**What is required:** In this exercise, reproduce all the entries that follow exactly.

**Records for the exercise:**
-----
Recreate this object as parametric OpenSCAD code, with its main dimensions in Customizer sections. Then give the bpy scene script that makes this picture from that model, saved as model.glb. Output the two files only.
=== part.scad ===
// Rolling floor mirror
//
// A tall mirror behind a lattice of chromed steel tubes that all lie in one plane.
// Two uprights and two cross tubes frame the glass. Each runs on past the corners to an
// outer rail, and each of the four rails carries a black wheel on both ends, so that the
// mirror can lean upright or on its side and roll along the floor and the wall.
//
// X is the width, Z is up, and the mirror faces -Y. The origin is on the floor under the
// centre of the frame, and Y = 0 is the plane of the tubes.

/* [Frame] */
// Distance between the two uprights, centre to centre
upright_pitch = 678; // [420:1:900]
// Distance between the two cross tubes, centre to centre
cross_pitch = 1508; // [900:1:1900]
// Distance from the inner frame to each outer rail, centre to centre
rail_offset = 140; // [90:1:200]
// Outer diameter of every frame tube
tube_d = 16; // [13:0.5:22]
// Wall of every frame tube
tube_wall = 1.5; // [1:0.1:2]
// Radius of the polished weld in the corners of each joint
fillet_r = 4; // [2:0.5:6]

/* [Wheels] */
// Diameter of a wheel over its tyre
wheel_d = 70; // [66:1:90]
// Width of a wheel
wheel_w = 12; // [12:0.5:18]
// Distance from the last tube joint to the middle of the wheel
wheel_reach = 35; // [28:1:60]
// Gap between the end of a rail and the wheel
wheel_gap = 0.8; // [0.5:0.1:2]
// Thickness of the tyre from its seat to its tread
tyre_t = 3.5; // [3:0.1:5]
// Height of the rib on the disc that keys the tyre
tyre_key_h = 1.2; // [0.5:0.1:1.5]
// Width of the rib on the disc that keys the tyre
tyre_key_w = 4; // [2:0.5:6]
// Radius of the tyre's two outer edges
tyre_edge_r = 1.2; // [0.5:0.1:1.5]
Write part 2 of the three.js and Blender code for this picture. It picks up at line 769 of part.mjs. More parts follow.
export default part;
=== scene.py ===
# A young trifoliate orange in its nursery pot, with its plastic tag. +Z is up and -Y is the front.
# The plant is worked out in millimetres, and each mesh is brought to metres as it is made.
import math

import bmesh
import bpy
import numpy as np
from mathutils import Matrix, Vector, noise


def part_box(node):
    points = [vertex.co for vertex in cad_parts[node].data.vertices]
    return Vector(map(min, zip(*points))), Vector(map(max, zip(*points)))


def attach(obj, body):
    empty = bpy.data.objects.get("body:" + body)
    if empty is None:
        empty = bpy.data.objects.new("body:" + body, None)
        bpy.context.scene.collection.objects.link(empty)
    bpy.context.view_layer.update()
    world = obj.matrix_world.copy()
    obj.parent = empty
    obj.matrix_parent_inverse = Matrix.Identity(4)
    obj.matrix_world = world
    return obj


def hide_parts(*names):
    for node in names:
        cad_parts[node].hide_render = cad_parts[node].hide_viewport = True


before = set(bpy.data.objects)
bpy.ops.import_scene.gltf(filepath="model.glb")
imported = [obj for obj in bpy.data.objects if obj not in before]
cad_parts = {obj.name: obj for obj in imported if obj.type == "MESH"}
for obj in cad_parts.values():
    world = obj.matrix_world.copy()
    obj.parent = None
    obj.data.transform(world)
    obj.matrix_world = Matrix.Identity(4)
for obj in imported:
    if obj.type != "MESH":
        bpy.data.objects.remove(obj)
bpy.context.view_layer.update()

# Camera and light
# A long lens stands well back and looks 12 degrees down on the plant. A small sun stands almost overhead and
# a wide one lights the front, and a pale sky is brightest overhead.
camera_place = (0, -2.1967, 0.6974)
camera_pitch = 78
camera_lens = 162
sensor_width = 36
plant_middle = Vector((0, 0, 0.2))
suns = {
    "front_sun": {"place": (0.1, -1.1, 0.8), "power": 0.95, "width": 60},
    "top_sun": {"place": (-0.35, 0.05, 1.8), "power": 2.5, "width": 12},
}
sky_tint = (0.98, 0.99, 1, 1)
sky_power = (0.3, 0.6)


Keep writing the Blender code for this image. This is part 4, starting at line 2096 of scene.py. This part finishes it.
-----
**Complete answer:**
Recreate this object as parametric OpenSCAD code, with its main dimensions in Customizer sections. Then give the bpy scene script that makes this picture from that model, saved as model.glb. Output the two files only.
=== part.scad ===
// Rolling floor mirror
//
// A tall mirror behind a lattice of chromed steel tubes that all lie in one plane.
// Two uprights and two cross tubes frame the glass. Each runs on past the corners to an
// outer rail, and each of the four rails carries a black wheel on both ends, so that the
// mirror can lean upright or on its side and roll along the floor and the wall.
//
// X is the width, Z is up, and the mirror faces -Y. The origin is on the floor under the
// centre of the frame, and Y = 0 is the plane of the tubes.

/* [Frame] */
// Distance between the two uprights, centre to centre
upright_pitch = 678; // [420:1:900]
// Distance between the two cross tubes, centre to centre
cross_pitch = 1508; // [900:1:1900]
// Distance from the inner frame to each outer rail, centre to centre
rail_offset = 140; // [90:1:200]
// Outer diameter of every frame tube
tube_d = 16; // [13:0.5:22]
// Wall of every frame tube
tube_wall = 1.5; // [1:0.1:2]
// Radius of the polished weld in the corners of each joint
fillet_r = 4; // [2:0.5:6]

/* [Wheels] */
// Diameter of a wheel over its tyre
wheel_d = 70; // [66:1:90]
// Width of a wheel
wheel_w = 12; // [12:0.5:18]
// Distance from the last tube joint to the middle of the wheel
wheel_reach = 35; // [28:1:60]
// Gap between the end of a rail and the wheel
wheel_gap = 0.8; // [0.5:0.1:2]
// Thickness of the tyre from its seat to its tread
tyre_t = 3.5; // [3:0.1:5]
// Height of the rib on the disc that keys the tyre
tyre_key_h = 1.2; // [0.5:0.1:1.5]
// Width of the rib on the disc that keys the tyre
tyre_key_w = 4; // [2:0.5:6]
// Radius of the tyre's two outer edges
tyre_edge_r = 1.2; // [0.5:0.1:1.5]
Write part 2 of the three.js and Blender code for this picture. It picks up at line 769 of part.mjs. More parts follow.
export default part;
=== scene.py ===
# A young trifoliate orange in its nursery pot, with its plastic tag. +Z is up and -Y is the front.
# The plant is worked out in millimetres, and each mesh is brought to metres as it is made.
import math

import bmesh
import bpy
import numpy as np
from mathutils import Matrix, Vector, noise


def part_box(node):
    points = [vertex.co for vertex in cad_parts[node].data.vertices]
    return Vector(map(min, zip(*points))), Vector(map(max, zip(*points)))


def attach(obj, body):
    empty = bpy.data.objects.get("body:" + body)
    if empty is None:
        empty = bpy.data.objects.new("body:" + body, None)
        bpy.context.scene.collection.objects.link(empty)
    bpy.context.view_layer.update()
    world = obj.matrix_world.copy()
    obj.parent = empty
    obj.matrix_parent_inverse = Matrix.Identity(4)
    obj.matrix_world = world
    return obj


def hide_parts(*names):
    for node in names:
        cad_parts[node].hide_render = cad_parts[node].hide_viewport = True


before = set(bpy.data.objects)
bpy.ops.import_scene.gltf(filepath="model.glb")
imported = [obj for obj in bpy.data.objects if obj not in before]
cad_parts = {obj.name: obj for obj in imported if obj.type == "MESH"}
for obj in cad_parts.values():
    world = obj.matrix_world.copy()
    obj.parent = None
    obj.data.transform(world)
    obj.matrix_world = Matrix.Identity(4)
for obj in imported:
    if obj.type != "MESH":
        bpy.data.objects.remove(obj)
bpy.context.view_layer.update()

# Camera and light
# A long lens stands well back and looks 12 degrees down on the plant. A small sun stands almost overhead and
# a wide one lights the front, and a pale sky is brightest overhead.
camera_place = (0, -2.1967, 0.6974)
camera_pitch = 78
camera_lens = 162
sensor_width = 36
plant_middle = Vector((0, 0, 0.2))
suns = {
    "front_sun": {"place": (0.1, -1.1, 0.8), "power": 0.95, "width": 60},
    "top_sun": {"place": (-0.35, 0.05, 1.8), "power": 2.5, "width": 12},
}
sky_tint = (0.98, 0.99, 1, 1)
sky_power = (0.3, 0.6)


Keep writing the Blender code for this image. This is part 4, starting at line 2096 of scene.py. This part finishes it.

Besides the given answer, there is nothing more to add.